## Directions for this task
Which lines hold the word "with"? Copy each one.

-*-

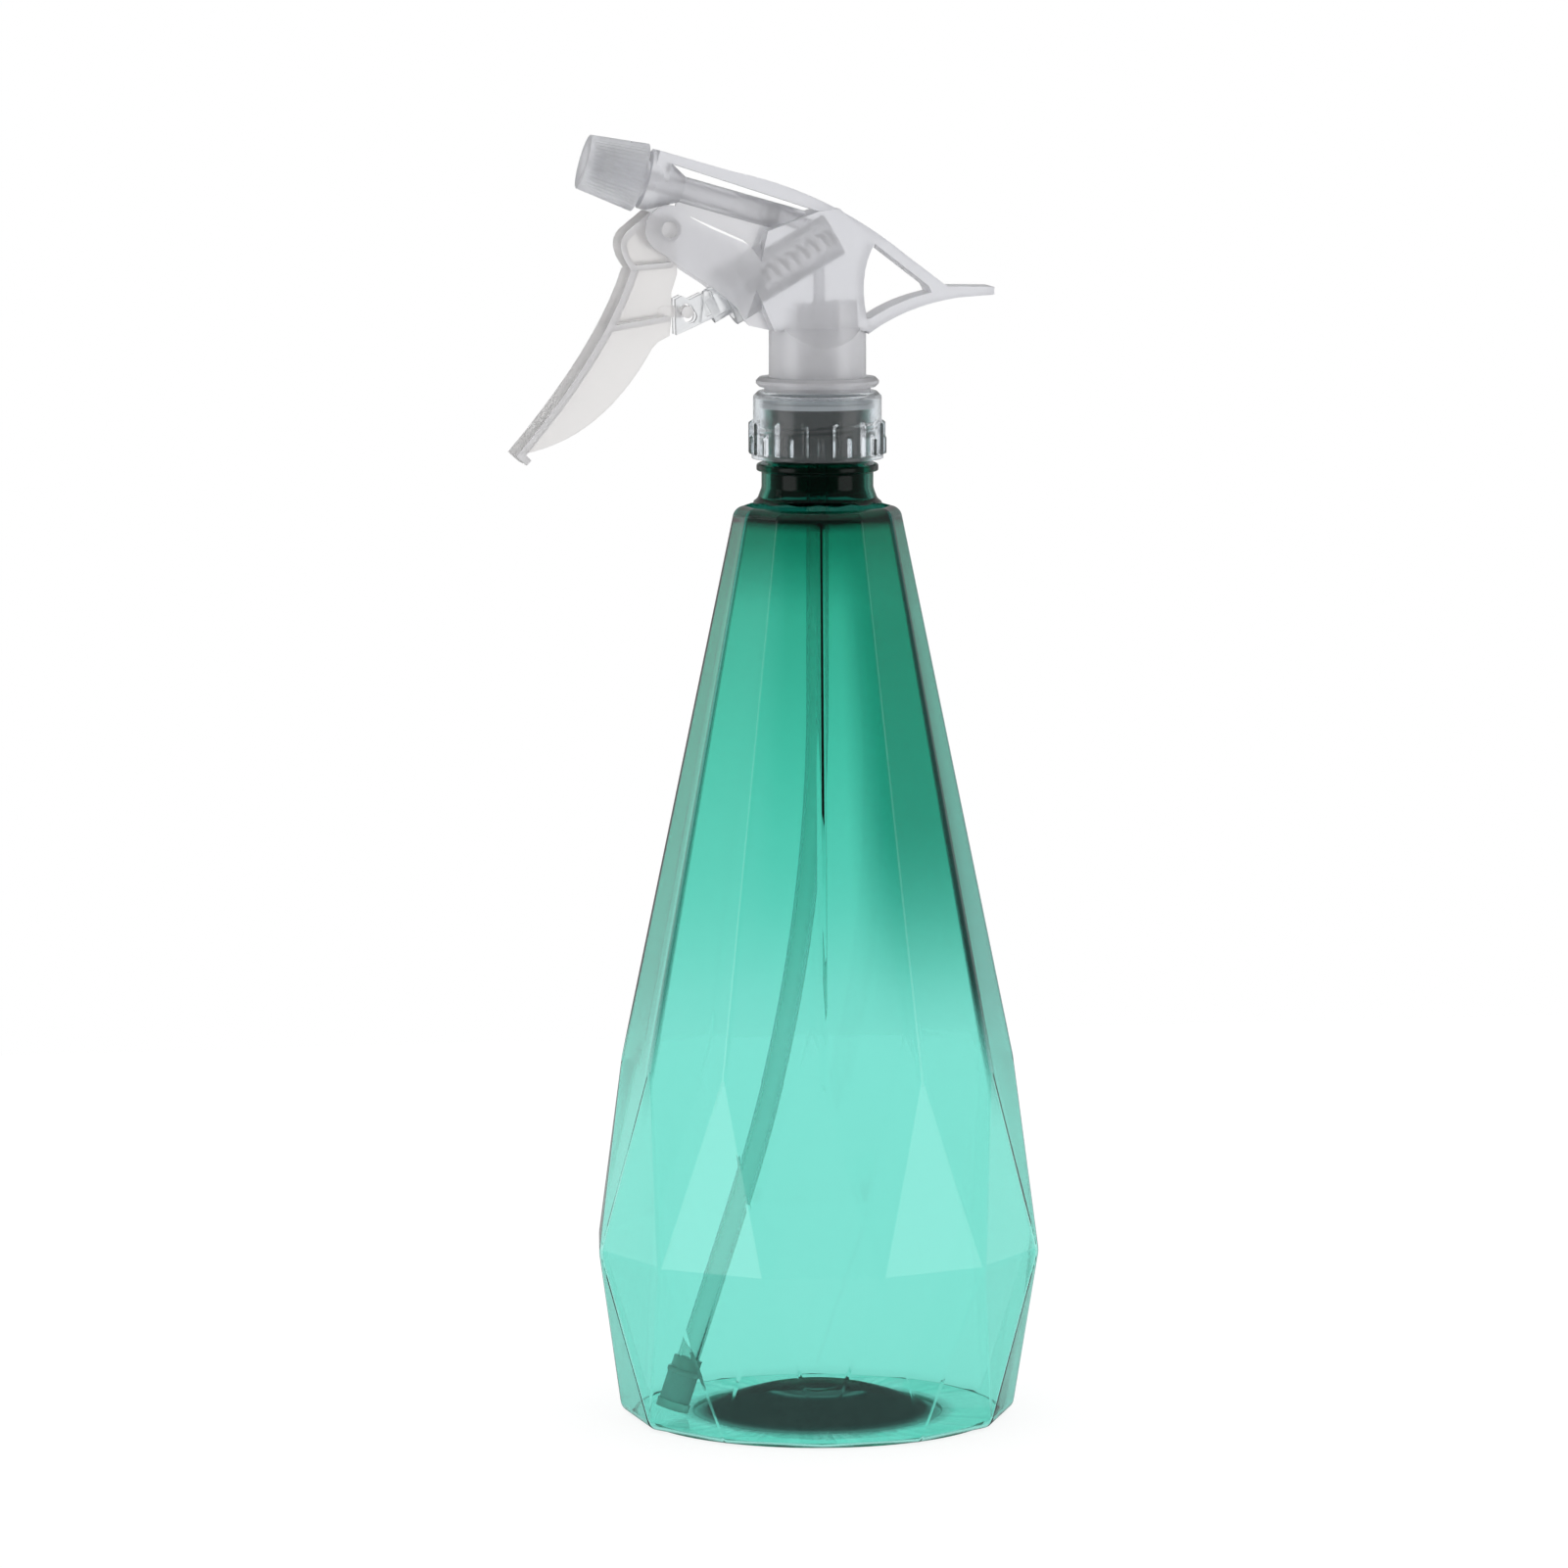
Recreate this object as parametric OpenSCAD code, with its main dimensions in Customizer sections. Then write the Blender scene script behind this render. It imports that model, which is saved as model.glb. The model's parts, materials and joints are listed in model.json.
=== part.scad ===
// Hand mister: a faceted clear bottle with a screw-on trigger sprayer.
// Millimetres. The origin is the centre of the bottle's base, +Z is up,
// and the nozzle and the trigger point towards -X.

/* [Bottle] */
// Radius to the long upper facets, extended down to the base plane
long_facet_r = 62.5; // [60:0.1:64]
// How fast the long facets lean in with height
long_facet_lean = 0.1994; // [0.18:0.0005:0.21]
// Radius to the short upper facets, extended down to the base plane
kite_facet_r = 57.5; // [56:0.1:58.5]
// How fast the short upper facets lean in with height
kite_facet_lean = 0.1246; // [0.12:0.0002:0.13]
// Radius to the lower facets at the base plane
low_facet_r = 46.8; // [45:0.1:47.5]
// How fast the lower facets lean out with height
low_facet_lean = 0.133; // [0.12:0.001:0.15]
// Height of the shoulder
shoulder_z = 218.3; // [217:0.1:219]
// Turn of the bottle's facets under the sprayer head
bottle_turn = -8.25; // [-15:0.25:15]
// Wall thickness
bottle_wall = 0.7; // [0.6:0.1:1.2]
// Rounding of the edges between facets
edge_r = 3; // [2:0.5:4]
// Height of the push-up in the base
push_up_h = 7; // [4:0.5:8]

/* [Neck and collar] */
// Outer radius of the neck below the thread
neck_r = 13.2; // [13:0.1:13.4]
// Height of the neck's rim
neck_top_z = 241.5; // [240.5:0.5:242.5]
// Rise of the neck's thread for one turn
thread_pitch = 4.233; // [4:0.001:4.5]
// Radius of the collar's body
collar_r = 15.3; // [15.2:0.1:16]
// Number of grip ribs around the collar
collar_ribs = 26; // [16:2:32]

/* [Pump] */
// Slope of the pump cylinder above the horizontal
pump_tilt = 30; // [28:0.5:32]
// Bore radius of the pump cylinder
pump_bore_r = 5.5; // [5.3:0.1:5.6]
// Depth of the pump cylinder's bore
pump_depth = 28.5; // [27:0.5:29]
// Number of turns in the return spring
spring_turns = 8; // [6:1:9]
// Wire radius of the return spring
spring_wire_r = 0.35; // [0.3:0.05:0.45]

/* [Nozzle] */
// Slope of the barrel and the nozzle above the horizontal
barrel_tilt = 16; // [15:0.5:17]
// Length of the nozzle cap
nozzle_len = 14; // [13:0.5:15]
// Radius of the nozzle cap at its front
nozzle_front_r = 6.5; // [6.2:0.1:7]
// Radius of the nozzle cap at its back
nozzle_back_r = 8.2; // [7.8:0.1:8.4]

/* [Trigger] */
// Width of the finger plate
finger_plate_w = 15; // [13.4:0.2:17]

/* [Dip tube] */
// Outer radius of the dip tube
tube_r = 2.65; // [2.5:0.05:2.7]
// Length of the straight stretch under the sprayer
tube_straight = 69; // [66:1:70]
// Radius of the bend
tube_bend_r = 385; // [380:1:390]
// Angle of the bend
tube_bend = 18.5; // [17:0.5:19]

/* [Hidden] */
$fn = 64;
eps = 0.01;

// Bottle: two rings of facets, half a facet apart, meet at the girdle.
facets = 12;
half_facet = 180 / facets;
corner = cos(half_facet);
foot_h = 0.4;
foot_outer_r = 43.3;
foot_inner_r = 29;
push_up_r = 27;

// Neck finish, from the shoulder up.
neck_root_r = 12.6;
neck_bore_r = 10.9;
ring_z = 226.6;
ring_h = 1.6;
ring_r = 14.45;
thread_r = 13.75;
thread_h = 2.2;
thread_z = 230.7;
thread_steps = 9;
step_angle = 60;

// Collar, gasket and insert are stacked on the neck's rim.
collar_z = 229.5;
collar_top_z = 245.5;
collar_roof = 1.5;
collar_bore_r = 14.15;
collar_hole_r = 12.68;
rib_proud = 1.1;
gasket_h = 1.2;
insert_flange_z = neck_top_z + gasket_h;
insert_flange_h = 1.2;
insert_flange_r = 13.3;
spigot_r = 3.9;
spigot_top_z = 253.5;
stem_z = insert_flange_z + insert_flange_h;
ball_r = 2;
ball_seat_r = 1.4;

// Housing
stem_r = 11.5;
stem_wall = 1.3;
stem_neck_r = 12.6;
stem_lip_z = 246.5;
stem_lip_r = 14.55;
stem_lip_h = 2.3;
stem_top_z = 260.5;
riser_r = 4.9;
pump_x = -21.3;
pump_z = 268.2;
pump_r = 7;
barrel_x = -42.3;
barrel_z = 296;
barrel_r = 3.1;
barrel_bore_r = 1.6;
barrel_len = 40;
valve_room_r = 2.1;
spigot_len = 10.6;
nozzle_spigot_r = 4.4;
strap_w = 12;
cheek_in = 6.9;
cheek_t = 1.2;
block_w = 14.2;
plug_flange = 1.6;
plug_bore_r = 5.35;
plug_gap = 0.05;
stem_floor = 1.2;

// Trigger and rod
pivot = [-36.5, 284.1];
pivot_r = 1.9;
pivot_gap = 0.06;
rod_pin = [-31.5, 264.5];
rod_pin_r = 1.4;
rod_slot_r = 1.65;
rod_w = 6.4;
fork_gap = 2.6;
finger_top_w = 13;
trigger_web_t = 1.4;
cup_front = 4;
cup_back = 8.2;
spring_start = cup_back + 0.1;
spring_r = 2.75;
spring_end = pump_depth - 0.1;

// Dip tube
tube_top_z = 241.5;
tube_bend_z = tube_top_z - tube_straight;
bend_steps = 12;
tube_wall = 0.8;
tube_azimuth = 185;
tube_tail = 39.3;
filter_r = 4;
filter_len = 10.7;

// Distances from the axis to each family of facets at a height, moved in by inset.
function long_facet(z, inset) =
    long_facet_r - long_facet_lean * z - inset * sqrt(1 + pow(long_facet_lean, 2));
function kite_facet(z, inset) =
    kite_facet_r - kite_facet_lean * z - inset * sqrt(1 + pow(kite_facet_lean, 2));
function low_facet(z, inset) =
    low_facet_r + low_facet_lean * z - inset * sqrt(1 + pow(low_facet_lean, 2));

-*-

## Result
Recreate this object as parametric OpenSCAD code, with its main dimensions in Customizer sections. Then write the Blender scene script behind this render. It imports that model, which is saved as model.glb. The model's parts, materials and joints are listed in model.json.
// Hand mister: a faceted clear bottle with a screw-on trigger sprayer.
// How fast the long facets lean in with height
// How fast the short upper facets lean in with height
// How fast the lower facets lean out with height